Chef Gennaro spoke about his passion for

"kilometer zero" ingredients, meaning those from local sources.  For his first recipe, he made risotto cooked with two broths, one fish and the other vegetable.  His techniques were unusual approach.  He does not use wine to his risotto and
substitutes a slow cooked onion puree for sauteed onion.  What is more, the chef adds a little grated Grana Padano to the risotto, not to give it a cheesey taste which would interfere with the flavor of the fish, but to add more body.   The chef dusted his  serving plates with the zest of the unique Amalfi Coast lemons and a pinch of peperoncino before plating the risotto.

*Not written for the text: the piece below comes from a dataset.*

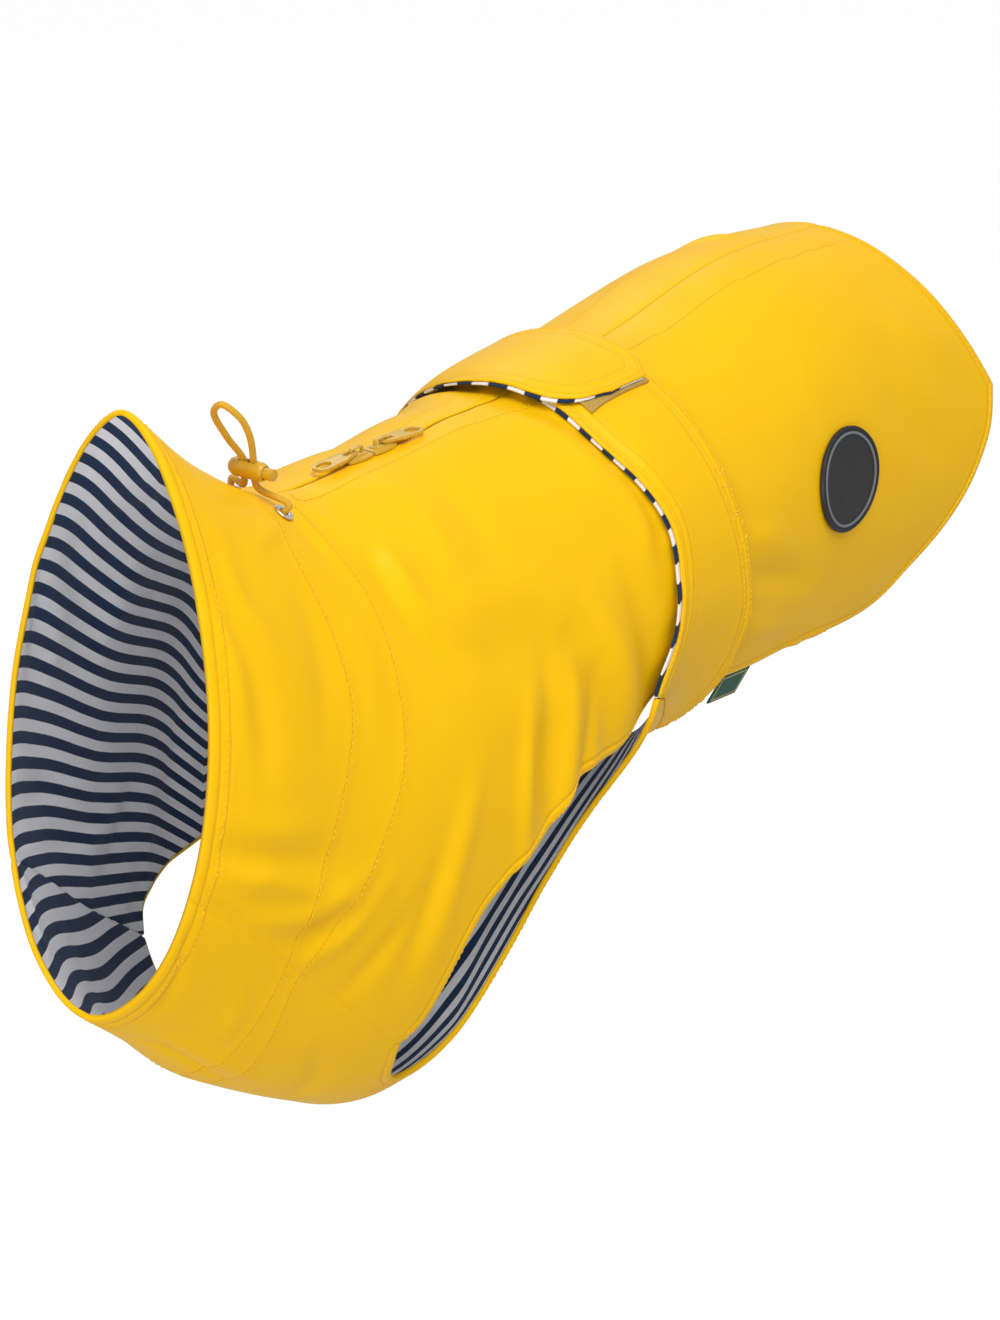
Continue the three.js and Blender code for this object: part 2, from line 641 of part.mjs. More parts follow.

Hot smoked bluefish and a ruffle of dried seaweed garnished the dish.   It was unlike any risotto I have ever tried, and it was very good. 

For his second recipe Chef Gennaro made his personal interpretation of a classic fish soup.  He pressed the juices from an assortment of cooked fish and vegetables and to this he added several different shapes of dried pasta, beginning with orecchiete, the thickest and ending with spaghetti.  After adding each handful of pasta, the soup was stirred vigorously for several minutes.  When the pasta was tender, the chef added some pieces of fish and seafood including seppia, shrimp and sea bream.  The resulting soup was thick and creamy with plenty of texture from the seafood and pasta.  Once again, it was a completely unique and personal dish.

Chef Pino Cuttaia has been called one of Italy's best chefs and his restaurant named the best in Sicily.  He, too, firmly believes in using the best local ingredients and uses his memory of traditional dishes to recreate them in novel ways.  The first dish he presented was a cannolo or tube made by frying thin slices of eggplant until crisp and stuffing it with a ricotta and eggplant filling.  He placed the tube inside of a long and skinny "perlina" eggplant, a variety  native to his region, rolled the whole thing in cooked capelli d'angelo pasta and baked it until golden.   If it sounds complicated and intricate, it was, but it was also very delicious, crunchy outside and creamy within.

His next dish was based on the classic Sicilian arancini, or rice balls, but instead of a meat or cheese filling, Chef Pino fills half spheres of rice with a a ragu of sardines, wild fennel, currants and pine nuts, the traditional condiment for pasta con le sarde  and serves them in a pool of fresh tomato sauce. 

His final recipe was  the Cannolo Cornucopia pictured at the top, an interpretation of the classic Sicilian cannolo dessert.  The fried pastry shell was thin and crunchy while the velvetty filling tasted of very fresh ricotta.  

Marmalade made from Sicilian oranges accompanied the dessert. Chef Pino told us that the cannolo reflected the various cultures who had ventured into Sicily over the centuries.